Directive:
What is needed is the run of lines from the one containing "What bpy script" through the one containing "FLUTE_DRIFT = ((1, 2.1, 0.25), (3, 0.87, 2.35), (4, 0.67, 2.0))", echoed exactly, with both ends kept and nothing added.

3D code data:
* * *
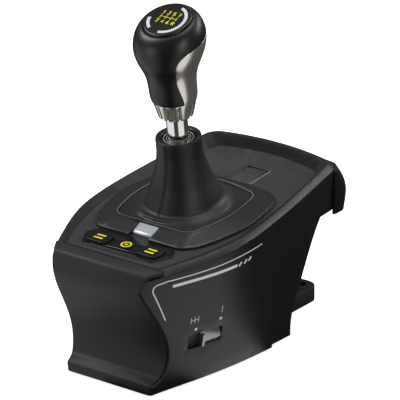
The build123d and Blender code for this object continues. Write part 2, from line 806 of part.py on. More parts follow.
# Inner mechanism, sizes across and along the lever
block_half_x = 12.6
block_half_y = 9
block_half_height = 9
yoke_half_x = 19
yoke_half_y = 22
yoke_half_height = 8
yoke_inner_half_x = 13
yoke_inner_half_y = 14
trunnion_radius = 4
trunnion_end = 29
trunnion_start = 14.6
cross_pin_radius = 3
bush_radius = 6
frame_half_x = 26
frame_half_y = 28
frame_inner_half_x = 21.5
frame_inner_half_y = 24
frame_low = -58
frame_high = 12
window_half_width = 12
window_low = -46
window_high = -12
finger_top_radius = 4
finger_radius = 2.2
finger_step = -42
finger_round = 1.6
finger_end = -66
gate_level = -61
gate_columns = (-13.73, -6.78, 0, 6.78)
gate_column_half_widths = (2.9, 2.7, 2.5, 2.7)
gate_half_length = 13.4
gate_cross_half_width = 2.8
detent_radius = 66.4
detent_top = -64
detent_low = -71
detent_half_x = 19
detent_half_y = 15
cradle_wall_x = 4
cradle_foot = 8
cradle_foot_height = 4
magnet_radius = 3
magnet_height = 2
magnet_x = 8
sensor_half = 11
sensor_gap = 1.2

with BuildPart() as lever_block:
    add(lever_box(block_half_x, block_half_y, -block_half_height, block_half_height))
    fillet(lever_block.edges().filter_by(Axis.X), screw_hole_radius)
    with BuildSketch(lever_side):
        Circle(cross_pin_radius + running_gap)
    extrude(amount=block_half_x, both=True, mode=Mode.SUBTRACT)
with BuildPart() as cross_pin:
    with BuildSketch(lever_side):
        Circle(cross_pin_radius)
    extrude(amount=yoke_half_x, both=True)
with BuildPart() as gate_finger:
    add(lever_rod_form(finger_top_radius, finger_step, -block_half_height))
    add(lever_rod_form(finger_radius, finger_end, finger_step))
    fillet(gate_finger.edges().filter_by(GeomType.CIRCLE).sort_by(Axis.Z)[0], finger_round)

lever_front = Plane(origin=lever_plane(0).origin, x_dir=(1, 0, 0), z_dir=-lever_plane(0).y_dir)


def across_rod(radius, near, far):
    """A round rod along the select axis, between two distances behind the pivot."""
    with BuildPart() as rod:
        with BuildSketch(lever_front.offset(-far)):
            Circle(radius)
        extrude(amount=far - near)
    return rod.part


with BuildPart() as yoke:
    add(lever_box(yoke_half_x, yoke_half_y, -yoke_half_height, yoke_half_height))
    add(lever_box(yoke_inner_half_x, yoke_inner_half_y, -yoke_half_height, yoke_half_height), mode=Mode.SUBTRACT)
    fillet(yoke.edges().filter_by(lever_axis), screw_hole_radius)
    add(cross_pin.part, mode=Mode.SUBTRACT)
    for near, far in ((-trunnion_end, -trunnion_start), (trunnion_start, trunnion_end)):
        add(across_rod(trunnion_radius, near, far), mode=Mode.SUBTRACT)
with BuildPart() as trunnion_pins:
    for near, far in ((-trunnion_end, -trunnion_start), (trunnion_start, trunnion_end)):
        add(across_rod(trunnion_radius, near, far))
with BuildPart() as trunnion_bushes:
    for near, far in ((-frame_half_y, -frame_inner_half_y), (frame_inner_half_y, frame_half_y)):
        add(across_rod(bush_radius, near, far))
    add(across_rod(trunnion_radius + running_gap, -frame_half_y, frame_half_y), mode=Mode.SUBTRACT)
with BuildPart() as gimbal_frame:
    add(lever_box(frame_half_x, frame_half_y, frame_low, frame_high))
    fillet(gimbal_frame.edges().filter_by(lever_axis), screw_hole_radius)
    add(lever_box(frame_inner_half_x, frame_inner_half_y, frame_low, frame_high), mode=Mode.SUBTRACT)
    add(lever_box(frame_half_x, window_half_width, window_low, window_high), mode=Mode.SUBTRACT)
    add(lever_box(window_half_width, frame_half_y, window_low, window_high), mode=Mode.SUBTRACT)
    add(across_rod(bush_radius, -frame_half_y, frame_half_y), mode=Mode.SUBTRACT)
with BuildPart() as gate_plate:
    add(lever_box(frame_half_x, frame_half_y, gate_level, frame_low))
    for column, half_width in zip(gate_columns, gate_column_half_widths):
        add(lever_box(half_width, gate_half_length, gate_level, frame_low, column), mode=Mode.SUBTRACT)
    half_slot = (gate_columns[-1] - gate_columns[0]) / 2
    add(lever_box(half_slot, gate_cross_half_width, gate_level, frame_low, gate_columns[0] + half_slot),
        mode=Mode.SUBTRACT)
with BuildPart() as detent_form:
    add(lever_box(detent_half_x, detent_half_y, detent_low, detent_top))
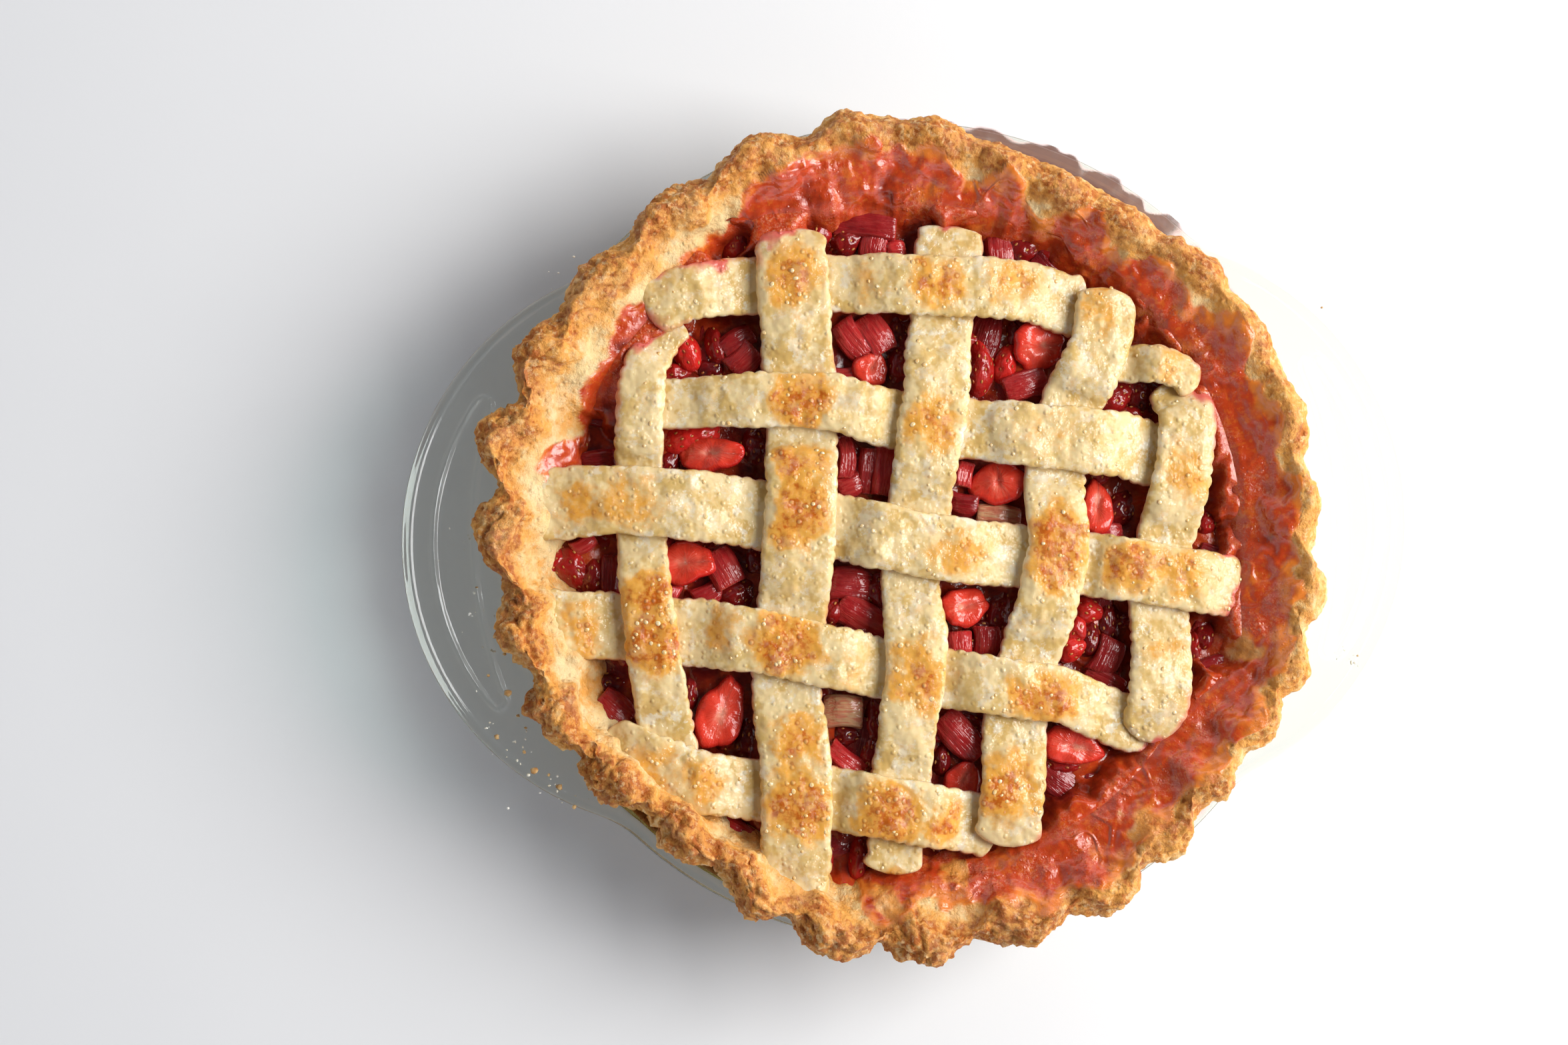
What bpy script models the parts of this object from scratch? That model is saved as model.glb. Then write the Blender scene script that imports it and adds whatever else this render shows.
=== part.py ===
"""A strawberry rhubarb pie in its clear glass pie dish.

The glass dish has two ears with a raised grip loop on each. In it lies the pastry
case, whose rim is crimped into flutes on the dish's flange. The case is full of
strawberry and rhubarb pieces in syrup, and eleven strips of dough are woven over them.

Metres, +Z up. The origin is the centre of the dish's foot, on the surface it stands on.
+X runs along the ears, and +Y is the far side.
"""

import math
import random

import bmesh
import bpy
from mathutils import Matrix, Vector, noise

# Driving dimensions.
DISH_HEIGHT = 0.044
DISH_RADIUS = 0.1236
EAR_CENTRE = 0.0672
EAR_RADIUS = 0.0853
EAR_BLEND = 0.004
GLASS = 0.0048
FOOT_RADIUS = 0.094
WELL_RADIUS = 0.1165

CASE_GAP = 0.0005
FILLING_GAP = 0.0007
CASE_THICKNESS = 0.0045
FLUTES = 29
FLUTE_SWING = 0.0024
RIM_HEIGHT = 0.0150
RIM_WIDTH = 0.0105

STRIP_THICKNESS = 0.0036
STRIP_GAP = 0.0004
SCALLOP_PITCH = 0.0056
SCALLOP_DEPTH = 0.0006
LATTICE_CENTRE_Z = 0.0492
LATTICE_FALL = 0.0042
LATTICE_RADIUS = 0.1105

SYRUP_DEPTH = 0.0085
FRUIT_DEPTH = 0.0048
FRUIT_UNEVEN = 0.0010

SEED = 28

# Colours, red, green and blue from 0 to 1.
GLASS_COLOUR = (0.86, 0.94, 0.93)
CRUST_COLOUR = (0.72, 0.47, 0.22)
DOUGH_COLOUR = (0.80, 0.64, 0.38)
FRUIT_COLOUR = (0.42, 0.03, 0.03)

# How unevenly the flutes follow each other: (waves round the rim, swing, start), in radians.
FLUTE_START = 3.84
FLUTE_DRIFT = ((1, 2.1, 0.25), (3, 0.87, 2.35), (4, 0.67, 2.0))

# How far the rim reaches from the pie's centre, by compass angle in degrees from +X.
RIM_REACH = (
    (0, 0.1225), (30, 0.1230), (58, 0.1185), (98, 0.1255), (140, 0.1275), (165, 0.1320),
    (200, 0.1265), (225, 0.1225), (260, 0.1285), (285, 0.1280), (319, 0.1220), (337, 0.1260),
)

# The strips that run up the picture, left to right: (width at the start, at the end), points.
UPRIGHTS = (
    ((0.0130, 0.0170), ((-0.0680, 0.0670), (-0.0745, 0.0590), (-0.0792, 0.0480), (-0.0812, 0.0300),
                        (-0.0820, 0.0000), (-0.0806, -0.0300), (-0.0762, -0.0700))),
    ((0.0215, 0.0210), ((-0.0320, 0.0920), (-0.0328, 0.0680), (-0.0322, 0.0400), (-0.0345, 0.0080),
                        (-0.0390, -0.0240), (-0.0416, -0.0480), (-0.0405, -0.0740), (-0.0425, -0.1010))),
    ((0.0205, 0.0170), ((0.0165, 0.0910), (0.0130, 0.0710), (0.0082, 0.0420), (0.0015, 0.0080),
                        (-0.0029, -0.0170), (-0.0030, -0.0360), (-0.0070, -0.0620), (-0.0134, -0.1020))),
    ((0.0185, 0.0190), ((0.0626, 0.0690), (0.0590, 0.0530), (0.0500, 0.0350), (0.0430, 0.0140),
                        (0.0412, -0.0100), (0.0350, -0.0310), (0.0270, -0.0540), (0.0246, -0.0720),
                        (0.0210, -0.0960))),
    ((0.0180, 0.0190), ((0.0818, 0.0405), (0.0840, 0.0260), (0.0786, 0.0020), (0.0722, -0.0200),
                        (0.0717, -0.0440), (0.0660, -0.0680))),
)
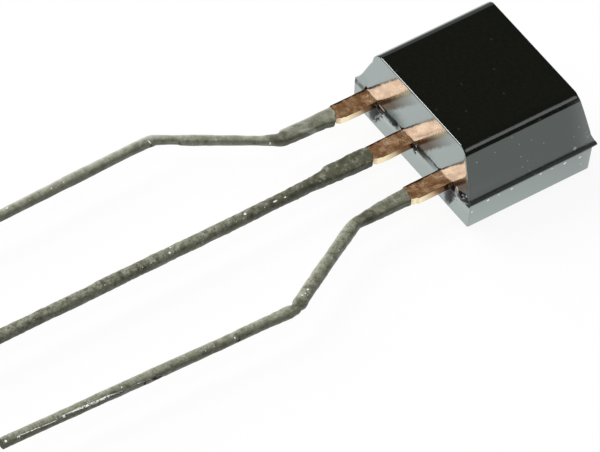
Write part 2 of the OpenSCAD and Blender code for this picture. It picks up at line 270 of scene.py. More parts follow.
* * *
Right answer:
What bpy script models the parts of this object from scratch? That model is saved as model.glb. Then write the Blender scene script that imports it and adds whatever else this render shows.
=== part.py ===
"""A strawberry rhubarb pie in its clear glass pie dish.

The glass dish has two ears with a raised grip loop on each. In it lies the pastry
case, whose rim is crimped into flutes on the dish's flange. The case is full of
strawberry and rhubarb pieces in syrup, and eleven strips of dough are woven over them.

Metres, +Z up. The origin is the centre of the dish's foot, on the surface it stands on.
+X runs along the ears, and +Y is the far side.
"""

import math
import random

import bmesh
import bpy
from mathutils import Matrix, Vector, noise

# Driving dimensions.
DISH_HEIGHT = 0.044
DISH_RADIUS = 0.1236
EAR_CENTRE = 0.0672
EAR_RADIUS = 0.0853
EAR_BLEND = 0.004
GLASS = 0.0048
FOOT_RADIUS = 0.094
WELL_RADIUS = 0.1165

CASE_GAP = 0.0005
FILLING_GAP = 0.0007
CASE_THICKNESS = 0.0045
FLUTES = 29
FLUTE_SWING = 0.0024
RIM_HEIGHT = 0.0150
RIM_WIDTH = 0.0105

STRIP_THICKNESS = 0.0036
STRIP_GAP = 0.0004
SCALLOP_PITCH = 0.0056
SCALLOP_DEPTH = 0.0006
LATTICE_CENTRE_Z = 0.0492
LATTICE_FALL = 0.0042
LATTICE_RADIUS = 0.1105

SYRUP_DEPTH = 0.0085
FRUIT_DEPTH = 0.0048
FRUIT_UNEVEN = 0.0010

SEED = 28

# Colours, red, green and blue from 0 to 1.
GLASS_COLOUR = (0.86, 0.94, 0.93)
CRUST_COLOUR = (0.72, 0.47, 0.22)
DOUGH_COLOUR = (0.80, 0.64, 0.38)
FRUIT_COLOUR = (0.42, 0.03, 0.03)

# How unevenly the flutes follow each other: (waves round the rim, swing, start), in radians.
FLUTE_START = 3.84
FLUTE_DRIFT = ((1, 2.1, 0.25), (3, 0.87, 2.35), (4, 0.67, 2.0))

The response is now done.